_Data extract_:

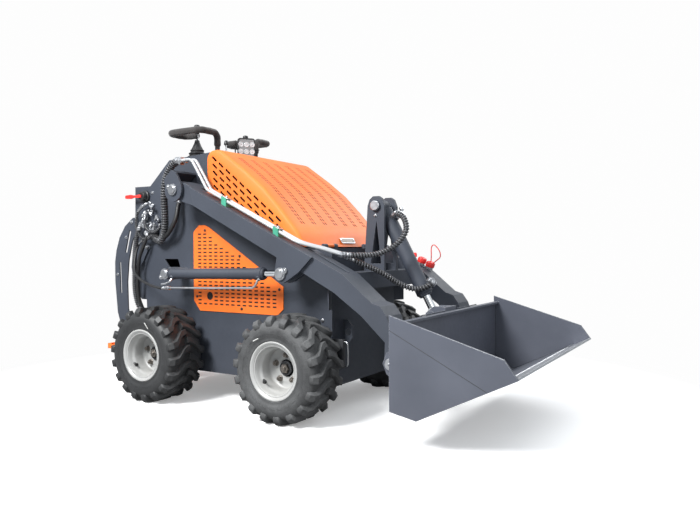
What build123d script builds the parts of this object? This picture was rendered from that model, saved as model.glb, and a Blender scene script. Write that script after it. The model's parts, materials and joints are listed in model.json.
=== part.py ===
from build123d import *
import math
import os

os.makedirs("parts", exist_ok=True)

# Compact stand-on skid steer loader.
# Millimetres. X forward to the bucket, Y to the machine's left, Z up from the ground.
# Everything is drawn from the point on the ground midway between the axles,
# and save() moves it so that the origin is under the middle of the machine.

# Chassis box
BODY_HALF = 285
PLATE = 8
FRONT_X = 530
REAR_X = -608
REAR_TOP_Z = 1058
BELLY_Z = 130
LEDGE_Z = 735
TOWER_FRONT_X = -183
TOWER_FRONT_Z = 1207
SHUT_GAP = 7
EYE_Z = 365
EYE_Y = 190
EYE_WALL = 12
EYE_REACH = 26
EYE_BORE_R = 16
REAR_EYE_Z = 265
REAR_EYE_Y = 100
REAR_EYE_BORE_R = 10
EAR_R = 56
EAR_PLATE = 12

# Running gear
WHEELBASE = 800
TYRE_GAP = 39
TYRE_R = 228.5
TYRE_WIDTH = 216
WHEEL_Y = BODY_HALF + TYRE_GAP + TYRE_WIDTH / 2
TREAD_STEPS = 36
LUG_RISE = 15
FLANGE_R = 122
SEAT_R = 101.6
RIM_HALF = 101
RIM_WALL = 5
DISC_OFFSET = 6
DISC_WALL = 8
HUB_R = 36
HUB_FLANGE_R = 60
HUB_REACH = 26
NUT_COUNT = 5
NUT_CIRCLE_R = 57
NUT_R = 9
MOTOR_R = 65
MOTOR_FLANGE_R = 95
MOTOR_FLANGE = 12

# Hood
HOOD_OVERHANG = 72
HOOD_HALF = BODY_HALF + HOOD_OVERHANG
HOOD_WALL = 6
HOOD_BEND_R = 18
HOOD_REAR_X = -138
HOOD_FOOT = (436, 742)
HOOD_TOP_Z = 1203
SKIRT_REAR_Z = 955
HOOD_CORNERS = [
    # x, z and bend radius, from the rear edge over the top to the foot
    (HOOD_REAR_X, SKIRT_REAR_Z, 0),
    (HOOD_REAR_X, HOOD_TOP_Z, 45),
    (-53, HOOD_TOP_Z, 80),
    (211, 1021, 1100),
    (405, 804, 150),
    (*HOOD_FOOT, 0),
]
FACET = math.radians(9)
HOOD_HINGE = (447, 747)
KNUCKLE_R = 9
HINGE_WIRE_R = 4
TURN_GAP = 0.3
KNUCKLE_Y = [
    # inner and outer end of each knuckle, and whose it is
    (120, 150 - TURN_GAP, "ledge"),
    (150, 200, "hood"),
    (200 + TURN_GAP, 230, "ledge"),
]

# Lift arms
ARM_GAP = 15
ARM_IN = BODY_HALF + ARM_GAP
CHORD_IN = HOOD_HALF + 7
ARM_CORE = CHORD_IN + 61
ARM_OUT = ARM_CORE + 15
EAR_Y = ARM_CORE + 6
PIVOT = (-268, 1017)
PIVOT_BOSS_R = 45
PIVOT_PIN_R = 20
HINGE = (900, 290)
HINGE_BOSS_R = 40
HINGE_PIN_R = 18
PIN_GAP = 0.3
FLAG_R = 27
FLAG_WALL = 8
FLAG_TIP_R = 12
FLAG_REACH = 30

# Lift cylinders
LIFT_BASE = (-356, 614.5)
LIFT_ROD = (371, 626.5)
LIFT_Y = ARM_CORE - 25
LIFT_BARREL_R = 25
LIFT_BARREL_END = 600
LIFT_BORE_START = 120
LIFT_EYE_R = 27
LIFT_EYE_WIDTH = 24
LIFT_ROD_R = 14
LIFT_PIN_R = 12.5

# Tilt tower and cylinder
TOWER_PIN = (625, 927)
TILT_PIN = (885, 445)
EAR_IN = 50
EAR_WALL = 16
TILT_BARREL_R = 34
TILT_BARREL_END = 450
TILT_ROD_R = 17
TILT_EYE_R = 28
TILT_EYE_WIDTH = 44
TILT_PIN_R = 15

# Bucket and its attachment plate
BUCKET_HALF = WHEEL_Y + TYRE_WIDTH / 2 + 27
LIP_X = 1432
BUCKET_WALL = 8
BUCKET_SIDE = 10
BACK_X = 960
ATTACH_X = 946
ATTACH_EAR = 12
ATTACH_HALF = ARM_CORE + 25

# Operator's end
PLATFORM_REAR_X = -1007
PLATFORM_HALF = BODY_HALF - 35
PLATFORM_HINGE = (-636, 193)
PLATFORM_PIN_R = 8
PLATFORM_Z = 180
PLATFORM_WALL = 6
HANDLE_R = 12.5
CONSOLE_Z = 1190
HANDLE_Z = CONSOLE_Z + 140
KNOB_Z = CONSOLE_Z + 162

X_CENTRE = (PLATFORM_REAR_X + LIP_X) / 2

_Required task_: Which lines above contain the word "parts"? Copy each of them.

_Task solution_:
What build123d script builds the parts of this object? This picture was rendered from that model, saved as model.glb, and a Blender scene script. Write that script after it. The model's parts, materials and joints are listed in model.json.
os.makedirs("parts", exist_ok=True)